Kirk is happy the prosecutor dropped the charges against her but she is angry that Ebsworth has been charged. “One of the women has been charged … The police were pulling the women’s arms. Police alleged that one of the women was drunk, on the bridge, but that was not the case,” she told journalist Otis Filly of HomeLandings Media on July 22.

Months after the blockade, Ebsworth was charged with assault and for being drunk and disorderly. She has witnesses who will give evidence against the charges.

Ebsworth told Filly: “I’m going to be pleading not guilty … That’s all I’m here for, is my Baaka and the Baakindji … What we are fighting for, we need water, we need food … they can’t take it when we all own it. We need [the water] to run.”

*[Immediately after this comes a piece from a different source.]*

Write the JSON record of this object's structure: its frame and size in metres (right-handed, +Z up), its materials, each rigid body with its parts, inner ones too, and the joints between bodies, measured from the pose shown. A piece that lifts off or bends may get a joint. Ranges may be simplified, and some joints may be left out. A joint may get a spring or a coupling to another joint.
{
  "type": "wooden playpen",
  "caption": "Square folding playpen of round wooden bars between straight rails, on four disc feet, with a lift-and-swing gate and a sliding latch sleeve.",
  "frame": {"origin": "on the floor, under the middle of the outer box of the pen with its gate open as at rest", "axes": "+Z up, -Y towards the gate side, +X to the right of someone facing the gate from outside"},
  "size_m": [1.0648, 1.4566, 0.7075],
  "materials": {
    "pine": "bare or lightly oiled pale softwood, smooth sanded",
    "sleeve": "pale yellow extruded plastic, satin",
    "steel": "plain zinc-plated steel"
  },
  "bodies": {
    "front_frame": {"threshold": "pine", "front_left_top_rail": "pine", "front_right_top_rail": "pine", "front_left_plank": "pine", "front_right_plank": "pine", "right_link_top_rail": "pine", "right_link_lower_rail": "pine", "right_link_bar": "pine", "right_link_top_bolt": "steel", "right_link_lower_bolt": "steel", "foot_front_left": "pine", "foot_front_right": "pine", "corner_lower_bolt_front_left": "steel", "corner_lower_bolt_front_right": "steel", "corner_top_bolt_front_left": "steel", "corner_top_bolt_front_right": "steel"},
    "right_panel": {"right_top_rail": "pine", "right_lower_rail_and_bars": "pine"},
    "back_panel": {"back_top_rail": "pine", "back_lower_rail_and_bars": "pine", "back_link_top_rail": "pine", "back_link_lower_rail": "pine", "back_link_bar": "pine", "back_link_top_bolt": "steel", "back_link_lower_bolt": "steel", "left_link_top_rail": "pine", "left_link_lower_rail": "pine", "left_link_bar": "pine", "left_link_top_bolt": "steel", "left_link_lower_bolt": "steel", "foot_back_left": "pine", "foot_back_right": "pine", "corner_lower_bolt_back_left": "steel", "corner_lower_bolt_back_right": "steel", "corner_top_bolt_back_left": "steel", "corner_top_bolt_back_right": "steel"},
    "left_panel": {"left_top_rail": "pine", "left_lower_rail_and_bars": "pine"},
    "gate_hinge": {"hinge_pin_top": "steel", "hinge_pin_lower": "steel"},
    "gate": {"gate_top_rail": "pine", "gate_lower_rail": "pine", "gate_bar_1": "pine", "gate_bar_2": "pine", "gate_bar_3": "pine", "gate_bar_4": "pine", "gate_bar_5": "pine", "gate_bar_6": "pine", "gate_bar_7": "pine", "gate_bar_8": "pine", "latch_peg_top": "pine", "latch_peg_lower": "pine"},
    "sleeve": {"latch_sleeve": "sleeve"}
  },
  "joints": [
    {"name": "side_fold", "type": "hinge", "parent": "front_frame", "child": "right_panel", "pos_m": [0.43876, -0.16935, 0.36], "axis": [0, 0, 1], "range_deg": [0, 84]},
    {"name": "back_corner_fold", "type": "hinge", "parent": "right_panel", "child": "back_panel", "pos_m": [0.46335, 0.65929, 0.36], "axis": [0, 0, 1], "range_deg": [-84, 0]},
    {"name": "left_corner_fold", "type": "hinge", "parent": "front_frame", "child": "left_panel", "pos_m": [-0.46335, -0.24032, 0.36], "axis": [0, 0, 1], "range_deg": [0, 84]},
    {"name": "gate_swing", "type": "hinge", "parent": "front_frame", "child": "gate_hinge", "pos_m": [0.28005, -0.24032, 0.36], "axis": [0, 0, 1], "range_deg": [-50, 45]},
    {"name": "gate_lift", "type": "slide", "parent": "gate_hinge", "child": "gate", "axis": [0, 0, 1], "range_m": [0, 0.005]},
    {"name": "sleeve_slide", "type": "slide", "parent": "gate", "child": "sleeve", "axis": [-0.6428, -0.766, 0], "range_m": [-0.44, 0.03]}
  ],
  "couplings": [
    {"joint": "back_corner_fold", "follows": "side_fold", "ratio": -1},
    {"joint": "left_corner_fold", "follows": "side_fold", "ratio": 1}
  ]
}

Commenting on the rate of water theft, Ebsworth said: “In two, goddamn days, like a truck come in and sucked it out … We know for a fact that somebody has taken it. The terms [are] not going to be like that any longer … I’m standing up for my community, the Darling. I’m 43 now [and] I’ve been here in this little town since I was two. I’m not going anywhere.”

Activists will gather in solidarity with Ebsworth outside the Wilcannia Court on September 23.